A friend told me I should write. He said that writing and writing alone is my primary talent. And he said this is because I have an artist’s soul.

I cringed at that one.

You see, I have equated “art” with “pretension” for some time. I get very annoyed with pagans, witches, and magicians who flaunt their “artist” credentials and drone on about incorporating their art with their magic in some grand project. This has even led me to not think of valid artists as “artists” if they’re not annoying and self absorbed. In my mind, people like Lupa are highly skilled craftsmen (uhhh, craftspersons?) and technicians. Anyone who perfects a technical craft is making art. One of the most beautiful examples I have seen of this was a a cook at a Pizza Hut who flicked his wrist and flipped a 12 inch pizza straight from the pan into the box. That’s art. Bloviating for 20 minutes about your “vision” isn’t.

But at any rate, I was told by a trusted mentor that I was an artist. But I don’t feel like one. So I’m lost.

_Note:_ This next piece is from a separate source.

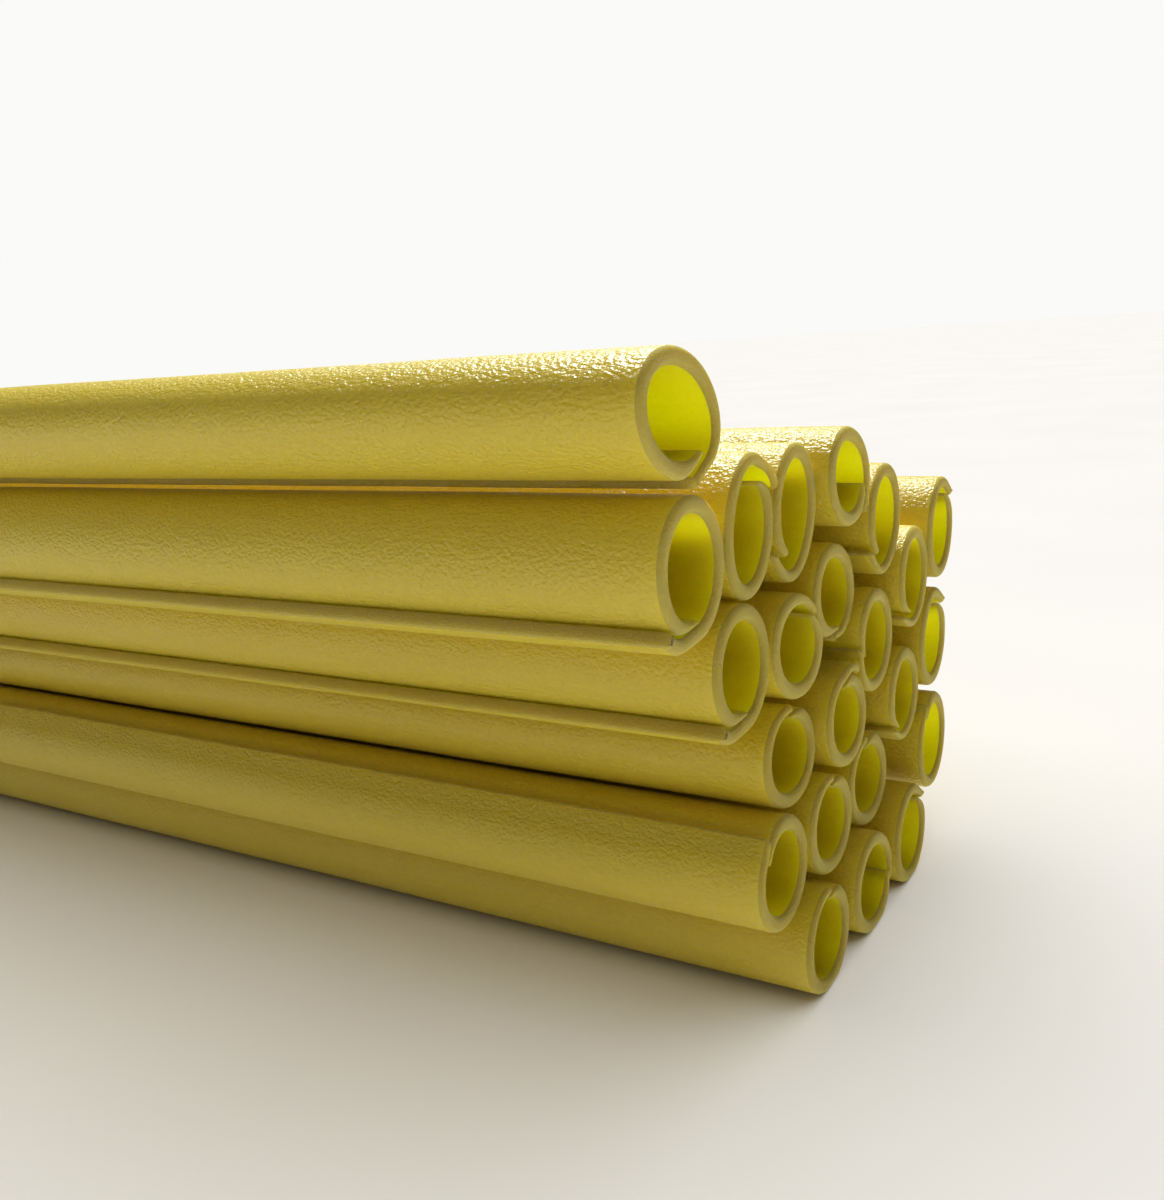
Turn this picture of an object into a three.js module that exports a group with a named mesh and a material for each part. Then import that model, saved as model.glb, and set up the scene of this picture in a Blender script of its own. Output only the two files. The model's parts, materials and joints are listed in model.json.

I think it’s my past lives.

I don’t talk about past lives much, but I’ve got quite a few vivid memories (if they can be believed, which I’m not sure, but whether they’re real or not, the psychological impact is about the same). My last several lives have been in pretty rapid succession. I’m on my fourth lifetime since the late 1800s, and of those, this is the first one I’ve had where I haven’t killed anyone (yet), haven’t been in the military, and have lived longer than 25 years.

So here’s my theory. If I’m an artistic spirit, and I’ve spend the 80 of the last 120 years or so as a soldier, would that leave me feeling a little lost? When the past life that calls strongest to me is the one where I was a general in Rome, might that explain why I’m a little disoriented and can’t settle on an art project?

 

I like to write. I think of Ideas to write. But the sitting down is difficult, because there is Stuff that Must Be Done. The duty to others takes precedent. Orders first.